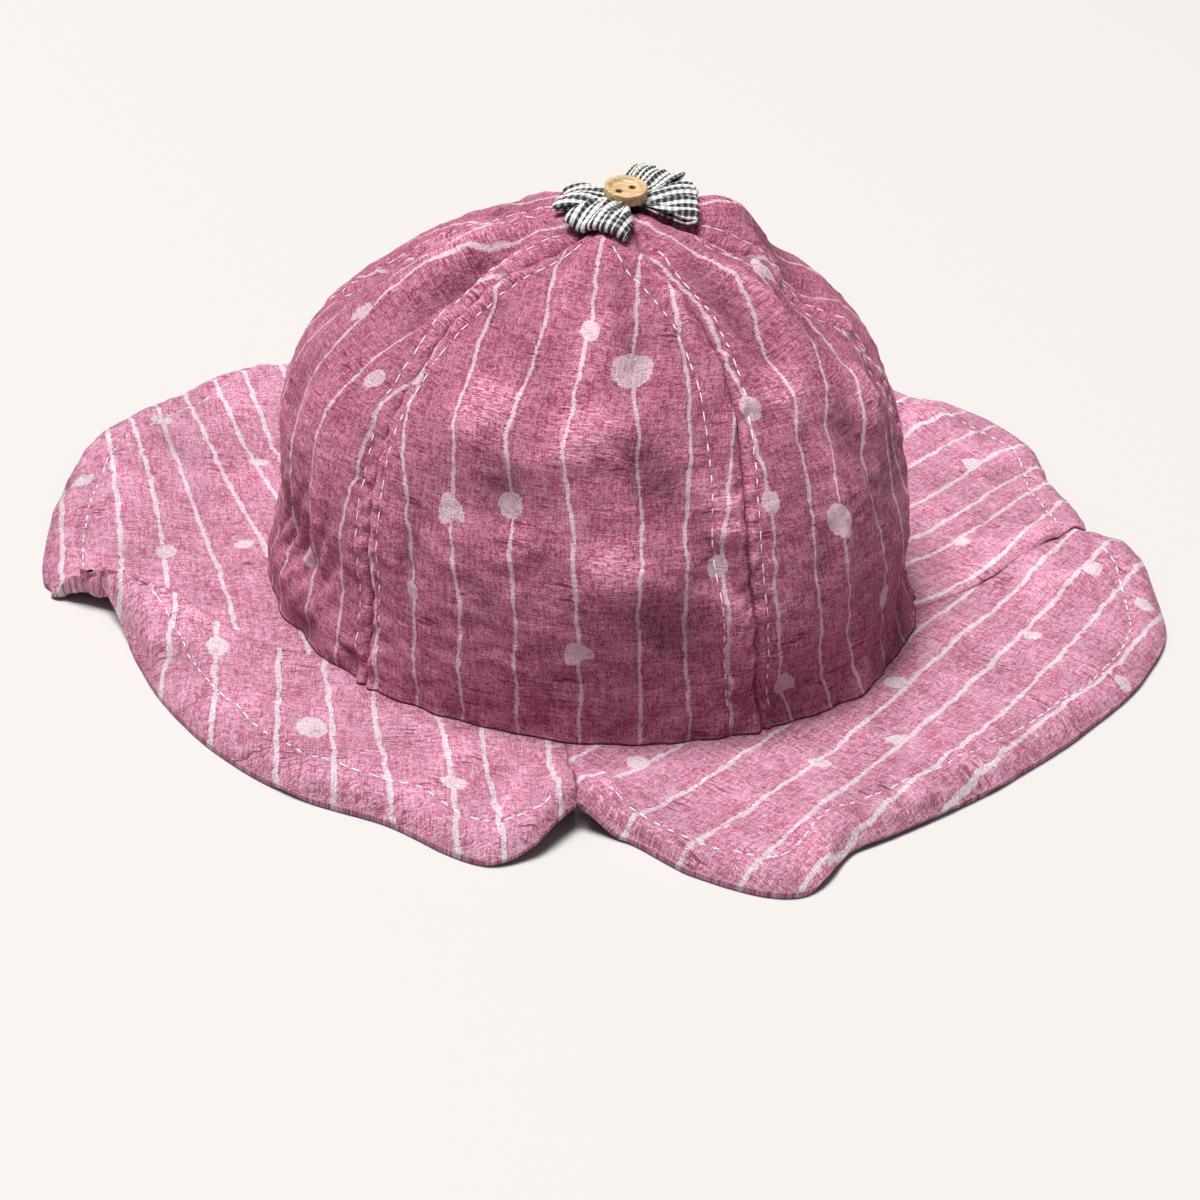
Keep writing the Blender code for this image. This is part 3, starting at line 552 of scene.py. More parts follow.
def panel_shape(index):
    name = PANEL_NAMES[index]
    lines = {0: FRONT_STRIPES, 1: RIGHT_STRIPES}.get(index, PLAIN_STRIPES + (index - 3) * 1.5)

    def shape(a, b):
        hem, foot_hem = 3.0 / PANEL_COLUMNS, 3.0 / PANEL_ROWS
        even = np.clip((a - hem) / (1.0 - 2.0 * hem), 0.0, 1.0)
        share = 0.55 * even + 0.225 * (1.0 - np.cos(math.pi * even))
        turn = np.maximum(np.maximum(hem - a, a - (1.0 - hem)), 0.0) / hem
        down = np.clip(b / (1.0 - foot_hem), 0.0, 1.0)
        run = TIP_RUN + (1.0 - TIP_RUN) * down ** 0.94
        under = np.maximum(b - (1.0 - foot_hem), 0.0) / foot_hem
        spot, way, across, along, wide, fold = panel_cloth(index, share, run)
        spot = spot - way * (turn * np.minimum(3.0, 0.25 * wide))[:, None]
        inward = -(spot[:, :2] - AXIS)
        inward /= np.linalg.norm(inward, axis=1, keepdims=True) + 1e-9
        spot[:, :2] += inward * (3.0 * under)[:, None]
        low = smooth(0.97, 1.0, run)
        spot[:, 2] = spot[:, 2] * (1.0 - low) + (BRIM_TOP + 0.12 + 0.3 * (spot[:, 2] - CROWN_FOOT)) * low
        spot[:, 2] = np.maximum(spot[:, 2], BRIM_TOP + 0.08)
        number, gap = stripe_number(PANEL_STATIONS, lines, run, across)
        motifs = [(x, float(run_length(index, y)), w, t, kind)
                  for x, y, w, t, kind in PANEL_MOTIFS[name]]
        marks = {"stripe": number, "gap": gap, "motif": motif_depth(across, -along, [
            (x, -y, w, t, kind) for x, y, w, t, kind in motifs]),
            "seam": np.minimum(np.minimum(share, 1.0 - share) * wide, (1.0 - run) * 110.0), "fold": fold}
        weave = np.stack([across, along], -1) / 10.0
        th = math.radians(float(seam_angle(index, 0.6) + seam_angle(index + 1, 0.6)) / 2)
        return spot, weave, marks, (math.sin(th), -math.cos(th), 0.5)
    return shape


# The six crown panels, each hiding the node of the frame that it replaces.
crown_panels = []
for k, name in enumerate(PANEL_NAMES):
    panel, cut = make_sheet("cloth_" + name, PANEL_COLUMNS, PANEL_ROWS, panel_shape(k), 0.95)
    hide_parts(name)
    crown_panels.append(panel)

# %% [markdown]
# Brim petals. Each is two layers of the same cotton, turned at the edge and topstitched about 9 mm
# inside it. Near the crown a petal lies flat on the table, and outward it rises, waves and curls.
# The band between the topstitching and the edge is stiffer and puckers in short ripples.

# %% Fine relief of the brim
PETAL_NAMES = ("brim_petal_front_left", "brim_petal_front_right", "brim_petal_back_right",
               "brim_petal_back_left")
HEM = 9.0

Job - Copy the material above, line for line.

Task solution -
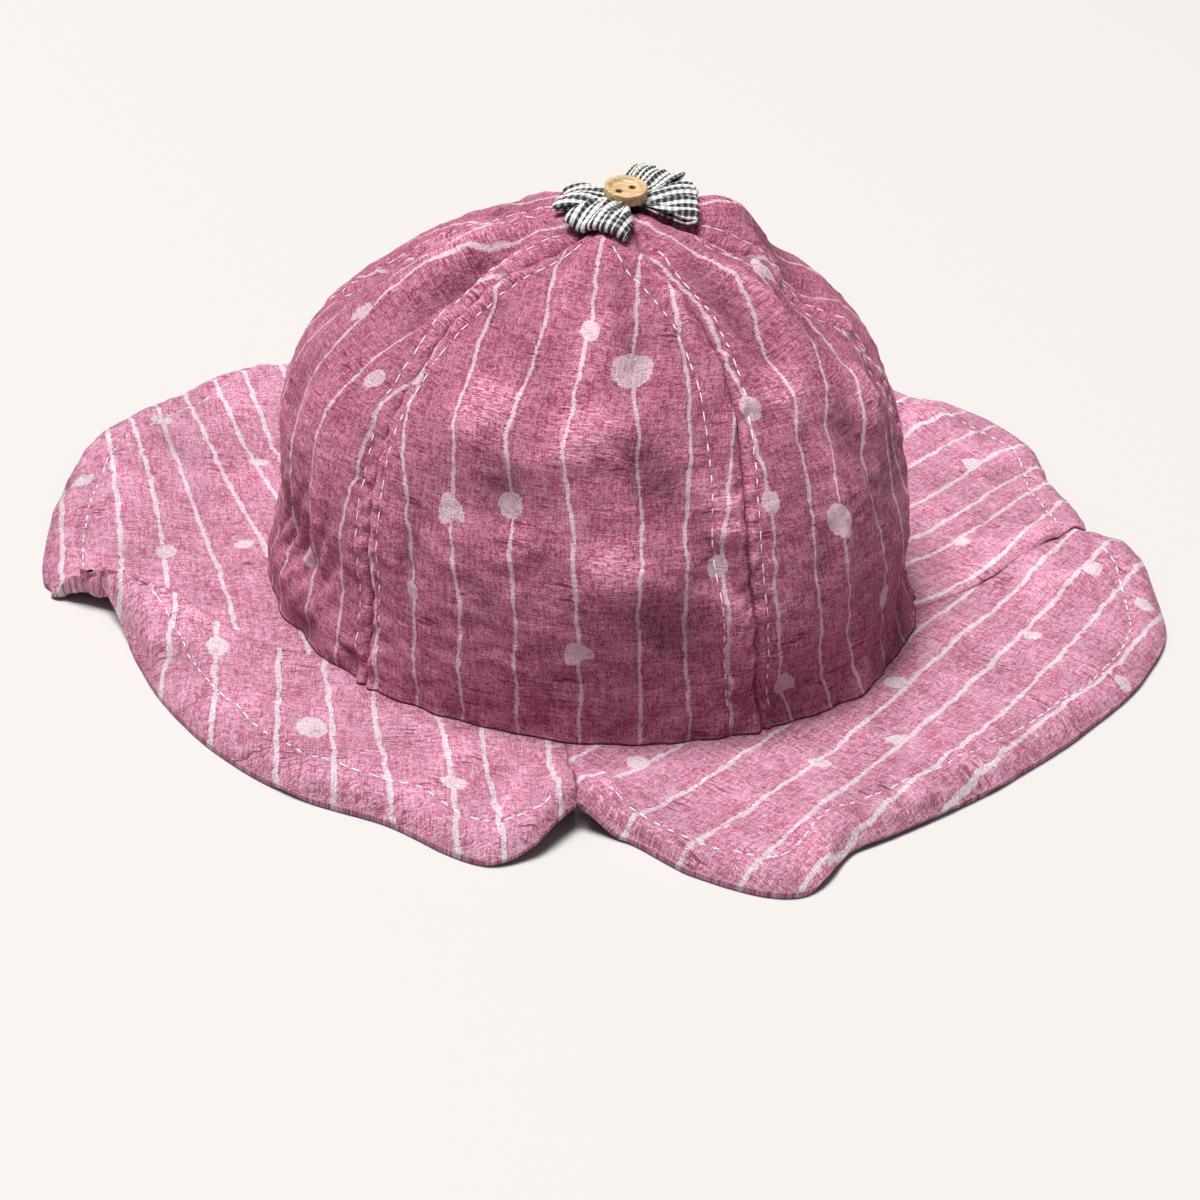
Keep writing the Blender code for this image. This is part 3, starting at line 552 of scene.py. More parts follow.
def panel_shape(index):
    name = PANEL_NAMES[index]
    lines = {0: FRONT_STRIPES, 1: RIGHT_STRIPES}.get(index, PLAIN_STRIPES + (index - 3) * 1.5)

    def shape(a, b):
        hem, foot_hem = 3.0 / PANEL_COLUMNS, 3.0 / PANEL_ROWS
        even = np.clip((a - hem) / (1.0 - 2.0 * hem), 0.0, 1.0)
        share = 0.55 * even + 0.225 * (1.0 - np.cos(math.pi * even))
        turn = np.maximum(np.maximum(hem - a, a - (1.0 - hem)), 0.0) / hem
        down = np.clip(b / (1.0 - foot_hem), 0.0, 1.0)
        run = TIP_RUN + (1.0 - TIP_RUN) * down ** 0.94
        under = np.maximum(b - (1.0 - foot_hem), 0.0) / foot_hem
        spot, way, across, along, wide, fold = panel_cloth(index, share, run)
        spot = spot - way * (turn * np.minimum(3.0, 0.25 * wide))[:, None]
        inward = -(spot[:, :2] - AXIS)
        inward /= np.linalg.norm(inward, axis=1, keepdims=True) + 1e-9
        spot[:, :2] += inward * (3.0 * under)[:, None]
        low = smooth(0.97, 1.0, run)
        spot[:, 2] = spot[:, 2] * (1.0 - low) + (BRIM_TOP + 0.12 + 0.3 * (spot[:, 2] - CROWN_FOOT)) * low
        spot[:, 2] = np.maximum(spot[:, 2], BRIM_TOP + 0.08)
        number, gap = stripe_number(PANEL_STATIONS, lines, run, across)
        motifs = [(x, float(run_length(index, y)), w, t, kind)
                  for x, y, w, t, kind in PANEL_MOTIFS[name]]
        marks = {"stripe": number, "gap": gap, "motif": motif_depth(across, -along, [
            (x, -y, w, t, kind) for x, y, w, t, kind in motifs]),
            "seam": np.minimum(np.minimum(share, 1.0 - share) * wide, (1.0 - run) * 110.0), "fold": fold}
        weave = np.stack([across, along], -1) / 10.0
        th = math.radians(float(seam_angle(index, 0.6) + seam_angle(index + 1, 0.6)) / 2)
        return spot, weave, marks, (math.sin(th), -math.cos(th), 0.5)
    return shape


# The six crown panels, each hiding the node of the frame that it replaces.
crown_panels = []
for k, name in enumerate(PANEL_NAMES):
    panel, cut = make_sheet("cloth_" + name, PANEL_COLUMNS, PANEL_ROWS, panel_shape(k), 0.95)
    hide_parts(name)
    crown_panels.append(panel)

# %% [markdown]
# Brim petals. Each is two layers of the same cotton, turned at the edge and topstitched about 9 mm
# inside it. Near the crown a petal lies flat on the table, and outward it rises, waves and curls.
# The band between the topstitching and the edge is stiffer and puckers in short ripples.

# %% Fine relief of the brim
PETAL_NAMES = ("brim_petal_front_left", "brim_petal_front_right", "brim_petal_back_right",
               "brim_petal_back_left")
HEM = 9.0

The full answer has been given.